[start]

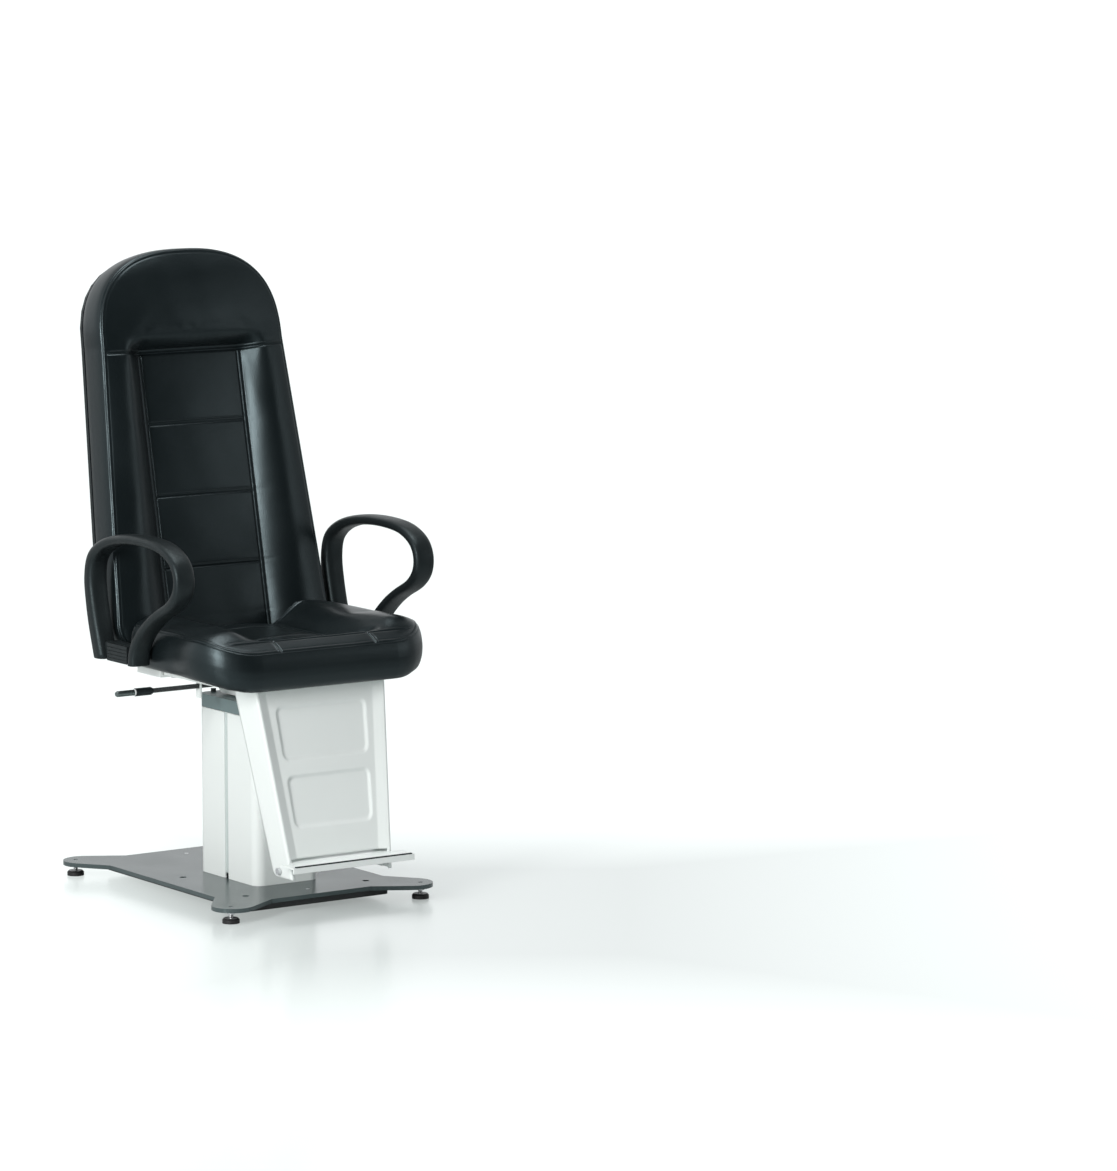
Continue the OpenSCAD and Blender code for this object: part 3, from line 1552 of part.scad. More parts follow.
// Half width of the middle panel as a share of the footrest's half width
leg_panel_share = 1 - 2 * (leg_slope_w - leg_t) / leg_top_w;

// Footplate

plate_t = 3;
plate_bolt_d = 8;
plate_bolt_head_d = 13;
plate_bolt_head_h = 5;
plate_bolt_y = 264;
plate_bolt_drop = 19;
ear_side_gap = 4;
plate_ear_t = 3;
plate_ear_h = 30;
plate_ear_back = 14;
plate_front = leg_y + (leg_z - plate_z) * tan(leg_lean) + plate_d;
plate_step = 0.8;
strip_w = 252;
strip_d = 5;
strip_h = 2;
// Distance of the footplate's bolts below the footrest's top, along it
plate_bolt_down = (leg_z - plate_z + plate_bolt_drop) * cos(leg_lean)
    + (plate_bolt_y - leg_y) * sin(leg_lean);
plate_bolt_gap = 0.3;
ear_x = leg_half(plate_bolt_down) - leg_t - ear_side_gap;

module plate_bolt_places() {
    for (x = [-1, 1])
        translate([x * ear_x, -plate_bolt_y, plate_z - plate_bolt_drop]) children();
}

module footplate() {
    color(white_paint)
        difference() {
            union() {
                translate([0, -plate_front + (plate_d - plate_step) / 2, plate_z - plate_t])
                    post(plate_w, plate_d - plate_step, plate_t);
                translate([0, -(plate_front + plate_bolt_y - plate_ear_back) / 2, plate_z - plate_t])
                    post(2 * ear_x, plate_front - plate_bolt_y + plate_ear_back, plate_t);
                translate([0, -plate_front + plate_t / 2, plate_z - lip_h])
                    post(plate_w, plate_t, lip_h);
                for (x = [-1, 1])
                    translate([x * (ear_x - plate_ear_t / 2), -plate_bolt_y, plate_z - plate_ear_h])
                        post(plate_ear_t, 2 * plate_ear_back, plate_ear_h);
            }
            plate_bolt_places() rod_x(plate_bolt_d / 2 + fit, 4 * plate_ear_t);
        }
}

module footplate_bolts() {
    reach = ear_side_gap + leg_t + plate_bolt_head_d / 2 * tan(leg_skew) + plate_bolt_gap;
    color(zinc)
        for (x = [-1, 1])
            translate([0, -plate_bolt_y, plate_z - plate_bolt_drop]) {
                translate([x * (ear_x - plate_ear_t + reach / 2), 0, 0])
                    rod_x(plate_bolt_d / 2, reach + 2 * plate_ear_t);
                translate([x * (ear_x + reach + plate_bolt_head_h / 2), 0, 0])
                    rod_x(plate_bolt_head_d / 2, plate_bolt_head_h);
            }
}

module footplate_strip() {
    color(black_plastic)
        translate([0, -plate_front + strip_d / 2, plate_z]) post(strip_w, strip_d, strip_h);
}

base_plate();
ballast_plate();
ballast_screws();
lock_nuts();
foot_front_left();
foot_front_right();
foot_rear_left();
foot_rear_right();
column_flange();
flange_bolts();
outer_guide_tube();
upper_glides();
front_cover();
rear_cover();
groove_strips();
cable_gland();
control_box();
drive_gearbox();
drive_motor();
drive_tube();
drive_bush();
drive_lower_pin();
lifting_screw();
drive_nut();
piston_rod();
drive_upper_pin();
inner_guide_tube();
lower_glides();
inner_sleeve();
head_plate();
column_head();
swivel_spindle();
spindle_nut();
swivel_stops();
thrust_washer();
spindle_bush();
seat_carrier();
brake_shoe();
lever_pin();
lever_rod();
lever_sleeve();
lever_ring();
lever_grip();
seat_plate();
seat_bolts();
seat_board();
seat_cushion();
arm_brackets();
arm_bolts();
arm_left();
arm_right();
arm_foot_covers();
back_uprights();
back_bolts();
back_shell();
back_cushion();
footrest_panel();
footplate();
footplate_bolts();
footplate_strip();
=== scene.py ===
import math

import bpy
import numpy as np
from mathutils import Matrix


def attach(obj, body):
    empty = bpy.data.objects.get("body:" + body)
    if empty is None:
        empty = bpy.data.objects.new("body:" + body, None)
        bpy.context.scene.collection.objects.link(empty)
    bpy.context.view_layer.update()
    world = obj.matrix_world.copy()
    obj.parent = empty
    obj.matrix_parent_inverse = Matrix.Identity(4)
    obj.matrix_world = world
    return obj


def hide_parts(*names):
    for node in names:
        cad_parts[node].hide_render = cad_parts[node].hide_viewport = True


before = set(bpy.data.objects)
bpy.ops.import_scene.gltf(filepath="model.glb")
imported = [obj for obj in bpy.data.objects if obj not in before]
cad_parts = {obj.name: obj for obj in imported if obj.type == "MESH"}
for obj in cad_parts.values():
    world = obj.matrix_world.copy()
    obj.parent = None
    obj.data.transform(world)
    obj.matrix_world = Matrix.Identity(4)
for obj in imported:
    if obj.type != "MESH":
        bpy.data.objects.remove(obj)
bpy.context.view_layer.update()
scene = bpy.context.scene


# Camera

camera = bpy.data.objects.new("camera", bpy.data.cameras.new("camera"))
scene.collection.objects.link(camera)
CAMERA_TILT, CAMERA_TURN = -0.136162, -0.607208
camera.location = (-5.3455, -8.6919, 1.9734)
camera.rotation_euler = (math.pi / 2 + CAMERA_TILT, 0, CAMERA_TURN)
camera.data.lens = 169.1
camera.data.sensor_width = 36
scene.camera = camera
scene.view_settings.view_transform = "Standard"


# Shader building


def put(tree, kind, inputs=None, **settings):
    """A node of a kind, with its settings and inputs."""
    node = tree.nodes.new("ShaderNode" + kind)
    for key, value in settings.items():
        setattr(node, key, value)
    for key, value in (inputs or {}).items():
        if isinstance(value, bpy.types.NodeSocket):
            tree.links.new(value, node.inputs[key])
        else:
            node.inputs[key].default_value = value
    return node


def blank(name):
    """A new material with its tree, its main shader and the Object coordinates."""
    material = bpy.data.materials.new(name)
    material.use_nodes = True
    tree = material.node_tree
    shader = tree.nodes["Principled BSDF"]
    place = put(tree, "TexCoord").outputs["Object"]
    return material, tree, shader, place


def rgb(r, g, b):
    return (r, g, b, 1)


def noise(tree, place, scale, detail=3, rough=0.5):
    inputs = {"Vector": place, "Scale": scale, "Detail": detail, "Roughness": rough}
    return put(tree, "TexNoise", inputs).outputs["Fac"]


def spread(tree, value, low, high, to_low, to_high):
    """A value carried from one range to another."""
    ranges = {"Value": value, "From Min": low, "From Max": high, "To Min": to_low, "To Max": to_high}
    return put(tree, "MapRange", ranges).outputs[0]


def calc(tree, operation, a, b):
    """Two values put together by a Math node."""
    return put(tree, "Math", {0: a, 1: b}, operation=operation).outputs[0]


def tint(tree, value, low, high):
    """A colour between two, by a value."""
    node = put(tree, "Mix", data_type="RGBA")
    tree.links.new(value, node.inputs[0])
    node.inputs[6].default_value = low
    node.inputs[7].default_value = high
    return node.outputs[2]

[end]

PROBLEM TO SOLVE: Go back over the listing above and copy exactly the lines that begin at the line with "base_plate();" and stop after the line with "in imported if"; leave out every other line.

RESPONSE TO THIS TASK:
base_plate();
ballast_plate();
ballast_screws();
lock_nuts();
foot_front_left();
foot_front_right();
foot_rear_left();
foot_rear_right();
column_flange();
flange_bolts();
outer_guide_tube();
upper_glides();
front_cover();
rear_cover();
groove_strips();
cable_gland();
control_box();
drive_gearbox();
drive_motor();
drive_tube();
drive_bush();
drive_lower_pin();
lifting_screw();
drive_nut();
piston_rod();
drive_upper_pin();
inner_guide_tube();
lower_glides();
inner_sleeve();
head_plate();
column_head();
swivel_spindle();
spindle_nut();
swivel_stops();
thrust_washer();
spindle_bush();
seat_carrier();
brake_shoe();
lever_pin();
lever_rod();
lever_sleeve();
lever_ring();
lever_grip();
seat_plate();
seat_bolts();
seat_board();
seat_cushion();
arm_brackets();
arm_bolts();
arm_left();
arm_right();
arm_foot_covers();
back_uprights();
back_bolts();
back_shell();
back_cushion();
footrest_panel();
footplate();
footplate_bolts();
footplate_strip();
=== scene.py ===
import math

import bpy
import numpy as np
from mathutils import Matrix


def attach(obj, body):
    empty = bpy.data.objects.get("body:" + body)
    if empty is None:
        empty = bpy.data.objects.new("body:" + body, None)
        bpy.context.scene.collection.objects.link(empty)
    bpy.context.view_layer.update()
    world = obj.matrix_world.copy()
    obj.parent = empty
    obj.matrix_parent_inverse = Matrix.Identity(4)
    obj.matrix_world = world
    return obj


def hide_parts(*names):
    for node in names:
        cad_parts[node].hide_render = cad_parts[node].hide_viewport = True


before = set(bpy.data.objects)
bpy.ops.import_scene.gltf(filepath="model.glb")
imported = [obj for obj in bpy.data.objects if obj not in before]
cad_parts = {obj.name: obj for obj in imported if obj.type == "MESH"}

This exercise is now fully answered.